Nota de la autora

Cuando empecé a escribir este libro en 2015, el estado de Washington estaba sufriendo la peor temporada de incendios registrada de su historia. Para finales de junio, más de trescientos trece incendios estaban activos. Muchos de ellos se combinaban en masivos complejos de fuego. El 19 de agosto, tres miembros de los servicios de lucha contra el fuego resultaron muertos al estrellarse su vehículo y ser alcanzados por las llamas. El presidente Obama declaró una alerta federal aquella misma semana, el día 21 de agosto.

Por aquellas fechas, mi familia había planeado un viaje a Mount Rainier, al que seguiría una visita a las regiones de Okanogan y Methow que yo pensaba emplear en documentarme para esta novela. Me recuerdo sentada en la terraza de la cabaña de mi hermano, escribiendo en mi ordenador y viendo cómo caían sobre él pequeños copos de ceniza blanquecina.
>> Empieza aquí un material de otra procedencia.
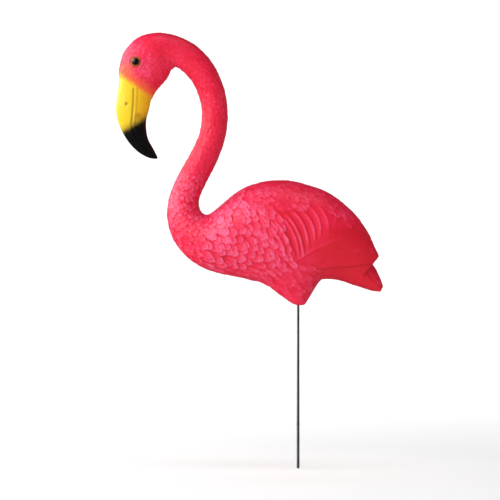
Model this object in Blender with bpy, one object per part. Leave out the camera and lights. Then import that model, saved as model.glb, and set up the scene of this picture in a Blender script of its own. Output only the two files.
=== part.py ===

No teníamos acceso completo a las noticias, pero cuando aquella misma noche me llamó mi hermano para decirme que debíamos cancelar el resto del viaje, no me sorprendió. La autopista interestatal I-90 ya estaba cerrada, como lo estaban también muchas vías estatales, así que tuvimos que regresar a casa por carreteras secundarias. En ocasiones, apenas podía ver por dónde iba, debido al humo.

Durante aquel verano y a lo largo del otoño, había tanto humo en la parte oriental de Washington y el norte de Idaho —donde vivo— que el cielo era de color naranja durante el día y el sol no se veía. Los niños no podían salir a la calle y los eventos deportivos fueron cancelados. El humo alcanzó regiones tan alejadas como Calgary, Alberta, donde se midieron niveles peligrosos de partículas y de ozono a ras del suelo. Las enormes nubes de humo cubrían áreas de miles de kilómetros cuadrados.
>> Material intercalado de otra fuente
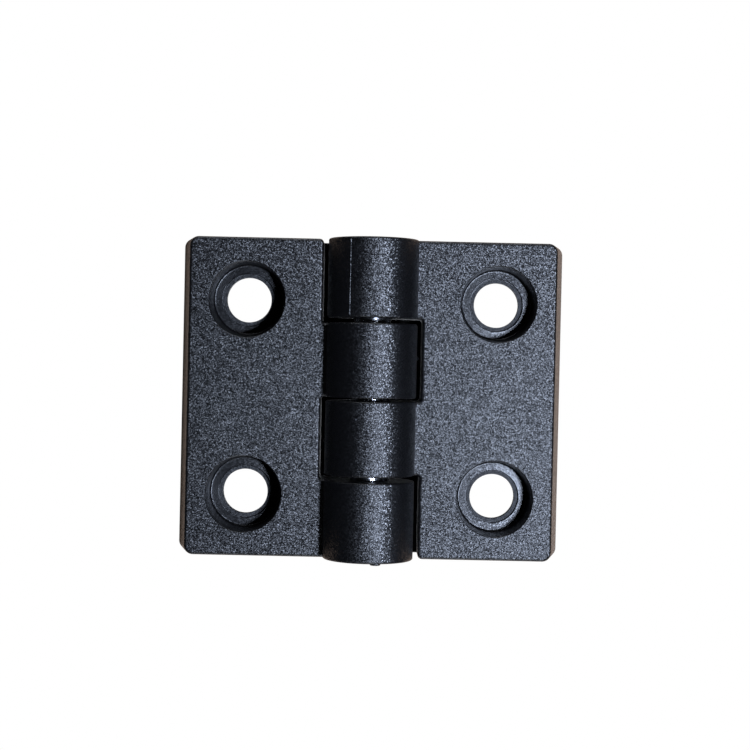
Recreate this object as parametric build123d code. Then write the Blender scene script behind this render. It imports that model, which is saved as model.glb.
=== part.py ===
from build123d import *
import os

# Moulded butt hinge: two identical plastic leaves and one steel pin.
# Millimetres. The origin is the centre of the mounting plane with the hinge laid open and flat.
# X runs across the leaves, Y along the pin, and Z away from the mounting surface.

# ---- leaf plate ----
leaf_length = 42.0            # along the pin
face_reach = 24.2             # pin axis to the outer edge of the front face
back_reach = 25.5             # pin axis to the outer edge of the mounting face
leaf_thickness = 5.75
outer_corner_radius = 1.2
inner_corner_radius = 0.6     # the free corner beside the end knuckle of the other leaf
notch_corner_radius = 0.4     # foot of the notch that the other leaf's middle knuckle turns in
face_edge_radius = 0.42

# ---- barrel ----
barrel_radius = 5.95
end_knuckle_length = 10.35    # first and last knuckle
end_knuckle_gap = 0.7         # running gap beside each end knuckle
middle_knuckle_gap = 0.4      # running gap at mid length
knuckle_edge_radius = 0.25
closed_gap = 0.5              # between the two front faces when the hinge is shut
barrel_to_leaf_clearance = 0.65
parting_bead_angle = 30.0     # where two mould inserts meet on the end knuckle, from its crown
parting_bead_width = 0.13
parting_bead_height = 0.05

flash_nub_radius = 0.3        # a crumb of flash on the free side of each middle knuckle
flash_nub_stand = 0.22
flash_nub_place = -5.5        # along the pin, on the moving leaf

gate_stub_radius = 0.7        # what is left of the moulding gate on the fixed leaf's barrel end
gate_stub_height = 0.2
gate_stub_angle = 11.0        # degrees round the barrel from its crown
gate_stub_inset = 0.75        # stub centre to the barrel's outside

# ---- pin ----
pin_radius = 2.5
pin_running_clearance = 0.05  # between the pin and the knuckle bores
pin_end_recess = 0.4          # the pin stops this far inside each barrel end
pin_end_chamfer = 0.4
grip_length = 7.0             # knurled stretch that holds the pin in one end knuckle
grip_bite = 0.06              # how far the knurl ridges stand into the bore wall
grip_ridge_count = 20
grip_ridge_width = 0.3

# ---- screw holes ----
screw_row_reach = 16.6        # pin axis to the line of screw holes
screw_spacing = 25.7          # hole to hole, along the pin
screw_hole_radius = 3.0
recess_radius = 5.03          # mouth of the screw-head recess
recess_depth = 4.35
recess_wall_draft = 4.5       # degrees
recess_foot_radius = 0.25
recess_rim_radius = 0.12
seat_bore_radius = 3.5        # inner edge of the head seat
seat_rise = 0.08              # the seat stands higher at its inner edge
seat_lip_radius = 0.1
land_drop = 0.3               # step from the seat down to the dull land round the hole

# ---- cored-out back ----
core_depth = 3.4
core_wall = 1.9               # plate wall left around the cored pockets
core_rib = 1.5
core_pocket_count = 3
core_corner_radius = 0.6
boss_wall = 1.4               # material kept around each screw-head recess

# ---- worked out from the above ----
axis_height = leaf_thickness + closed_gap / 2
notch_reach = barrel_radius + barrel_to_leaf_clearance
barrel_relief = axis_height - barrel_radius      # the barrel stays clear of the mounting plane
half_length = leaf_length / 2
bore_radius = pin_radius + pin_running_clearance
screw_rows = (screw_spacing / 2, -screw_spacing / 2)

# A leaf carries the end knuckle at its +Y end and one middle knuckle below mid length. Turned half
# a turn about Z, the same leaf fills the two stretches that this one leaves free.
end_knuckle = (half_length - end_knuckle_length, half_length)
middle_knuckle = (-end_knuckle[0] + end_knuckle_gap, -middle_knuckle_gap / 2)
own_knuckles = (end_knuckle, middle_knuckle)
free_stretches = (
    (middle_knuckle[1], end_knuckle[0]),
    (-half_length, middle_knuckle[0]),
)


def span_box(x_span, y_span, z_span):
    """A box between two X, two Y and two Z values."""
    size = [high - low for low, high in (x_span, y_span, z_span)]
    centre = [(high + low) / 2 for low, high in (x_span, y_span, z_span)]
    return Pos(*centre) * Box(*size)


def cylinder_along_y(radius, y_span, height=0.0):
    """A cylinder about the line x = 0, z = height, between two Y values."""
    length = y_span[1] - y_span[0]
    middle = (y_span[0] + y_span[1]) / 2
    return Pos(0, middle, height) * Rot(90, 0, 0) * Cylinder(radius, length)


def leaf_plate():
    """The plate from the pin axis outwards, with a sloped outer wall and the barrel's relief."""
    relief_foot = notch_reach + barrel_relief
    outline = Polyline(
        (0, barrel_relief),
        (notch_reach, barrel_relief),
        (relief_foot, 0),
        (back_reach, 0),
        (face_reach, leaf_thickness),
        (0, leaf_thickness),
        close=True,
    )
    section = Plane.XZ * make_face(outline)
    plate = Pos(0, half_length, 0) * extrude(section, leaf_length)
    wall_edges = plate.edges().filter_by(lambda e: e.bounding_box().min.X >= face_reach - 0.01)
    slanted = wall_edges.filter_by(Axis.Y, reverse=True)
    return fillet(slanted, outer_corner_radius)


def cut_free_stretches(plate):
    """Opens the plate where the other leaf's knuckles turn."""
    for low, high in free_stretches:
        reach_low = low - 1.0 if low <= -half_length else low
        plate -= span_box((-1.0, notch_reach), (reach_low, high), (-1.0, leaf_thickness + 1.0))
    return plate


def upright_edges_at(solid, x, y):
    """The vertical edges that stand at one X and Y."""
    def stands_there(edge):
        centre = edge.center()
        return abs(centre.X - x) < 0.01 and abs(centre.Y - y) < 0.01
    return solid.edges().filter_by(Axis.Z).filter_by(stands_there)


def round_plate(plate):
    """Rounds the free inner corner, the notch feet and the edges of the front face."""
    plate = fillet(upright_edges_at(plate, notch_reach, -half_length), inner_corner_radius)
    for y in (middle_knuckle[0], middle_knuckle[1], end_knuckle[0]):
        plate = fillet(upright_edges_at(plate, notch_reach, y), notch_corner_radius)
    front = plate.faces().filter_by(Axis.Z).sort_by(Axis.Z)[-1]
    rim = front.edges().filter_by(lambda e: e.bounding_box().max.X > 0.01)
    return fillet(rim, face_edge_radius)


def knuckle(y_span):
    """One barrel knuckle with rounded end edges."""
    body = cylinder_along_y(barrel_radius, y_span, axis_height)
    return fillet(body.edges().filter_by(GeomType.CIRCLE), knuckle_edge_radius)


def parting_bead(y_span):
    """The fine line along a knuckle where two mould inserts met."""
    half_width = parting_bead_width / 2
    foot = barrel_radius - parting_bead_height
    outline = Polyline(
        (-half_width, foot),
        (-half_width, barrel_radius),
        (0, barrel_radius + parting_bead_height),
        (half_width, barrel_radius),
        (half_width, foot),
        close=True,
    )
    length = y_span[1] - y_span[0] - 2 * knuckle_edge_radius
    section = Plane.XZ * make_face(outline)
    bead = Pos(0, y_span[1] - knuckle_edge_radius, 0) * extrude(section, length)
    return Pos(0, 0, axis_height) * Rot(0, -parting_bead_angle, 0) * bead


def flash_nub():
    """The crumb of flash on the side of the middle knuckle that faces the other leaf."""
    reach = barrel_radius + flash_nub_stand - flash_nub_radius
    return Pos(-reach, flash_nub_place, axis_height) * Sphere(flash_nub_radius)


def gate_stub():
    """The snapped-off gate that stands a little proud of the end knuckle's flat end."""
    stub = cylinder_along_y(gate_stub_radius, (half_length - 1.0, half_length + gate_stub_height))
    tip = stub.edges().filter_by(GeomType.CIRCLE).sort_by(Axis.Y)[-1]
    stub = fillet(tip, 0.7 * gate_stub_height)
    stub = Pos(0, 0, barrel_radius - gate_stub_inset) * stub
    return Pos(0, 0, axis_height) * Rot(0, -gate_stub_angle, 0) * stub


def screw_hole():
    """The tool for one screw hole: head recess, raised seat, dull land and through hole."""
    top = leaf_thickness
    floor = top - recess_depth
    foot = recess_radius - recess_depth * tan_degrees(recess_wall_draft)
    land = floor + seat_rise - land_drop
    wall = Polyline(
        (0, top + 1.0),
        (recess_radius + 1.0, top + 1.0),
        (recess_radius + 1.0, top),
        (recess_radius, top),
        (foot, floor),
        (seat_bore_radius, floor + seat_rise),
        (seat_bore_radius, land),
        (screw_hole_radius, land),
        (screw_hole_radius, -1.0),
        (0, -1.0),
        close=True,
    )
    section = make_face(wall)
    section = fillet(vertex_at(section, foot, floor), recess_foot_radius)
    section = fillet(vertex_at(section, seat_bore_radius, floor + seat_rise), seat_lip_radius)
    section = fillet(vertex_at(section, recess_radius, top), recess_rim_radius)
    return revolve(Plane.XZ * section, Axis.Z)


def tan_degrees(angle):
    """Tangent of an angle in degrees."""
    ray = Vector(1, 0, 0).rotate(Axis.Z, angle)
    return ray.Y / ray.X


def vertex_at(face, x, y):
    """The face's vertex nearest to a point in its own plane."""
    return face.vertices().sort_by_distance((x, y, 0))[0]


def core_pockets():
    """The pockets between the screw bosses that keep the back of the moulding thin-walled."""
    boss_radius = recess_radius + boss_wall
    y_low = -screw_spacing / 2 + boss_radius
    y_high = screw_spacing / 2 - boss_radius
    x_low = notch_reach + core_wall
    x_high = face_reach - core_wall
    pitch = (y_high - y_low + core_rib) / core_pocket_count
    width = pitch - core_rib
    pockets = []
    for index in range(core_pocket_count):
        y = y_low + width / 2 + index * pitch
        pocket = RectangleRounded(x_high - x_low, width, core_corner_radius)
        pocket = Pos((x_low + x_high) / 2, y, -1.0) * extrude(pocket, core_depth + 1.0)
        pockets.append(pocket)
    return pockets


def leaf():
    """One complete leaf on the +X side."""
    body = round_plate(cut_free_stretches(leaf_plate()))
    for y_span in own_knuckles:
        body += knuckle(y_span)
        body -= cylinder_along_y(bore_radius, (y_span[0] - 1.0, y_span[1] + 1.0), axis_height)
    body += parting_bead(end_knuckle)
    body += flash_nub()
    for y in screw_rows:
        body -= Pos(screw_row_reach, y, 0) * screw_hole()
    for pocket in core_pockets():
        body -= pocket
    return body


def hinge_pin():
    """The steel pin, with a knurled stretch inside the end knuckle of the fixed leaf."""
    half_pin = half_length - pin_end_recess
    shaft = cylinder_along_y(pin_radius, (-half_pin, half_pin))
    shaft = chamfer(shaft.edges().filter_by(GeomType.CIRCLE), pin_end_chamfer)
    knuckle_middle = -(end_knuckle[0] + end_knuckle[1]) / 2
    ridge_top = bore_radius + grip_bite
    ridge = Box(grip_ridge_width, grip_length, ridge_top - pin_radius / 2)
    ridge = Pos(0, knuckle_middle, (ridge_top + pin_radius / 2) / 2) * ridge
    for index in range(grip_ridge_count):
        shaft += Rot(0, index * 360.0 / grip_ridge_count, 0) * ridge
    return Pos(0, 0, axis_height) * shaft


os.makedirs("parts", exist_ok=True)
moulding = leaf()
export_step(moulding, "parts/moving_leaf.step")
export_step(Rot(0, 0, 180) * (moulding + gate_stub()), "parts/fixed_leaf.step")
export_step(hinge_pin(), "parts/hinge_pin.step")
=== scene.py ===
# %% [markdown]
# # A moulded door hinge
#
# The subject is a small black nylon butt hinge: two leaves from one mould, turned half a turn to
# each other, on a polished steel pin. The three pieces arrive ready made from the construction
# model, at real size and in metres, so this lesson is about finishes and light. Black plastic has
# almost no colour of its own. What the eye reads is how its grain and its polish throw back one
# lamp, and most of the work below goes into that.

# %% Load the construction model
import math

import bpy
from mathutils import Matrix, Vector

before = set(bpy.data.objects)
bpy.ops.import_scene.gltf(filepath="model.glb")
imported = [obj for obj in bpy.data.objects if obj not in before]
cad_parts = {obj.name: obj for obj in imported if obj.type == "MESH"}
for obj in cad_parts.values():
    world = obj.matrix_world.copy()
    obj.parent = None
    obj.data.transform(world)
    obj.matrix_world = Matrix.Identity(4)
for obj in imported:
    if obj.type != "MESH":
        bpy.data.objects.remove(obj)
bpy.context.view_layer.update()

MM = 0.001
print("pieces:", sorted(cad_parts))

# %% [markdown]
# ## The camera
#
# A small part is usually looked at almost straight down on a table, from about a hand's length. The
# lens is a short telephoto, so the barrel, which stands nearer than the leaves, grows by a few
# percent and its round ends bulge past the leaf ends. A camera could be aimed with a constraint;
# here its three small angles are set directly, because the hinge lies slightly askew in the view.

# %% Set the camera
CAMERA_PLACE = Vector((-0.8, 5.7, 212.9)) * MM
CAMERA_TILT = (-0.70, -0.34, 1.27)    # degrees from straight down, about X, Y and Z
CAMERA_LENS = 75.5                    # focal length on a 36 mm frame
CAMERA_CLIP = 10 * MM

camera_data = bpy.data.cameras.new("camera")
camera_data.lens = CAMERA_LENS
camera_data.clip_start = CAMERA_CLIP
camera = bpy.data.objects.new("camera", camera_data)
camera.location = CAMERA_PLACE
camera.rotation_euler = [math.radians(angle) for angle in CAMERA_TILT]
bpy.context.scene.collection.objects.link(camera)
bpy.context.scene.camera = camera
print("camera stands", round(CAMERA_PLACE.z / MM), "mm above the mounting plane")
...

Los residentes de las zonas cercanas a los incendios tuvieron que ser evacuados y recuerdo cómo se iban emitiendo los diversos avisos de alerta y cómo subía su nivel de urgencia, a medida que la situación se hacía más y más crítica. Enormes aviones (DC-10) sobrevolaron la ciudad de Chelan y lanzaron un líquido ignífugo de color rojo en las casas. Al igual que el personaje de la tía de Carrie en Fuego intenso, muchos rancheros locales se vieron obligados a soltar a su ganado, con la esperanza de conseguir recuperarlo vivo más adelante.
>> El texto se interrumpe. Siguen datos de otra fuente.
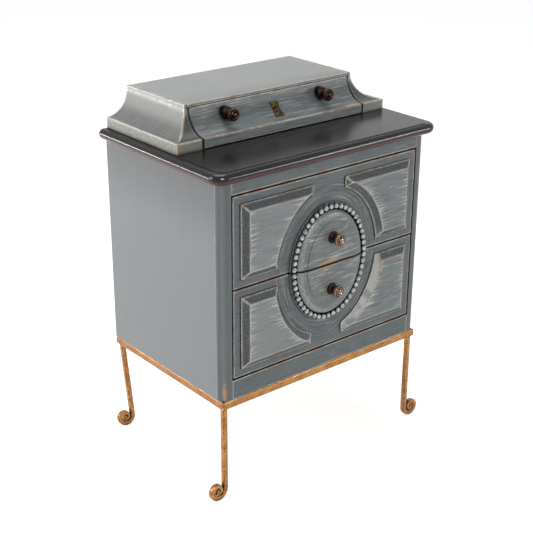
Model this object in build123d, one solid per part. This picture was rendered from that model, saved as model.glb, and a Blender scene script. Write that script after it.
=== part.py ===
from build123d import *
import math
import os

# Nightstand: a case of two drawers on a scrolled iron stand, with a coved one-drawer chest
# on its top board. Millimetres, +Z up, X to the right as seen from the front, front at -Y.
# The origin is on the floor, under the middle of the whole object.

# Case
case_width = 560.0
case_depth = 404.0
case_height = 474.5
side_thickness = 18.0
front_thickness = 20.0
post_width = 25.0
post_radius = 18.0
bottom_rail_height = 44.4
top_rail_height = 29.0
case_bottom_thickness = 12.0
back_thickness = 6.0
dado_depth = 4.0
back_rebate = 10.0
divider_depth = 40.0
divider_height = 16.0

# Top board
board_thickness = 24.0
board_side_overhang = 22.0
board_front_overhang = 19.0
board_corner_radius = 28.0
board_back_corner_radius = 12.0
board_edge_radius = 11.0
board_step = 1.5
board_step_inset = 14.0
board_step_radius = 16.0

# Stand
leg_height = 216.0
bar_width = 20.0
bar_height = 18.0
bar_rounding = 2.5
leg_bar = 11.0
leg_inset = 9.5
back_leg_lean = 20.0
scroll_start_radius = 20.5
scroll_pitch = 11.5
scroll_turns = 1.35
scroll_steps_per_turn = 12
scroll_tip = 6.0
foot_flat = 0.3
stand_screw_diameter = 5.0
stand_screw_length = 40.0
stand_screw_head_radius = 4.5
stand_screw_head_rise = 3.0
front_screw_x = 150.0
side_screw_spread = 110.0

# Drawers of the case
drawer_gap = 3.0
stop_gap = 0.3
slide_gap = 0.3
guide_gap = 1.0
drawer_side_thickness = 12.0
drawer_side_height = 178.0
drawer_side_lift = 2.0
drawer_side_inset = 5.0
drawer_back_thickness = 12.0
drawer_back_drop = 12.0
drawer_bottom_thickness = 6.0
drawer_bottom_rise = 8.0
drawer_groove = 6.0
drawer_back_gap = 13.0
front_edge_rounding = 1.5
runner_width = 26.0
runner_lip = 20.0
kicker_height = 30.0
kicker_gap = 5.0

# Ornament on the drawer fronts. Both ovals are centred on the split between the drawers.
panel_side_margin = 18.5
panel_end_margin = 18.0
panel_tip_x = 43.0
panel_tip_height = 24.07
panel_quirk = 2.5
panel_rise = 13.5
panel_bevel = 15.5
panel_tip_radius = 5.0
panel_oval_half_width = 139.0
panel_field_spread = (14.5, 17.0)
oval_gap = (33.0, 32.0)
medallion_base = 3.0
medallion_steps = [(14.0, 3.0), (16.0, 7.5), (19.5, 10.8), (27.5, 13.8), (35.5, 15.0)]
field_inset = 37.5
field_rise = 16.2
bead_inset = 7.5
bead_radius = 6.0
beads_in_half = 25
bead_strip_width = 8.0
bead_strip_rise = 1.5

# Knobs, with the fixing screws
knob_field_margin = 35.5
knob_reach = 28.0
knob_base_radius = 13.0
knob_base_rise = 5.0
knob_waist_radius = 8.0
knob_head_radius = 13.8
knob_head_rise = 11.0
knob_ring_depth = 1.2
knob_bore_depth = 12.0
screw_diameter = 4.0
screw_head_diameter = 8.0
screw_head_rise = 2.5
screw_clearance = 0.1

# Coved chest
chest_plinth_overhang = 1.9
chest_end_cove = 54.9
chest_end_top_width = 7.5
chest_depth = 258.8
chest_cove_depth = 51.6
chest_height = 82.0
plinth_height = 22.0
chest_side_gap = 1.8
chest_pad_gap = 3.0
chest_gap_below = 1.5
chest_gap_above = 1.3
chest_cap = 6.0
chest_back_thickness = 8.0
chest_back_setback = 9.1
chest_front_thickness = 15.0
chest_drawer_side_thickness = 10.0
chest_drawer_side_height = 56.0
chest_drawer_bottom_thickness = 4.0
chest_drawer_bottom_rise = 6.0
chest_drawer_groove = 5.0
chest_drawer_back_gap = 0.5
chest_knob_inset = 87.5
chest_knob_height = 53.0
escutcheon_width = 24.0
escutcheon_waist = 17.0
escutcheon_height = 25.0
escutcheon_thickness = 1.6
escutcheon_seat = 0.2
escutcheon_centre_height = 41.0
keyhole_radius = 2.6
keyhole_slot = 2.4
keyhole_drop = 9.0
keyhole_depth = 8.0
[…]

Al llegar el mes de octubre, medio millón de hectáreas habían resultado arrasadas por el fuego y tres mil bomberos, la Guardia Nacional del estado de Washington y el ejército de los Estados Unidos habían sido movilizados para luchar contra los incendios y salvar vidas y haciendas. Los equipos de los servicios de lucha contra el fuego de varios estados se unieron a la operación y también llegaron especialistas del extranjero, de lugares como Australia y Nueva Zelanda —incluidos algunos de los que ayudaron a sofocar el incendio forestal del Black Saturday—. Tal y como sucede en el libro, el gobernador pidió a los residentes que se presentaran voluntarios, en la medida de sus posibilidades.

Lo más parecido a este evento que he experimentado en mi vida fue la erupción del Monte Santa Helena que ocurrió cuando era yo muy pequeña —y espero no volver a ser testigo de nada similar.

El desastre natural que estábamos viviendo al tiempo que escribía mi libro me causó un impacto tan profundo que decidí ajustar la cronología de la serie para incluir este suceso. No podía concebir que una novela que tiene lugar en la zona del incendio pudiera ser escrita sin mencionarlo. Este cambio no ha afectado al contenido, la trama o la coherencia interna de ninguno de los volúmenes de la serie, aunque sí ha creado una pequeña discrepancia con la cronología global de la saga. Sin embargo, creo que el objetivo de escribir ficción es contar una buena historia y a veces eso implica alterar un poco las reglas. Espero que hayáis disfrutado leyendo la historia de Tinker y de Gage.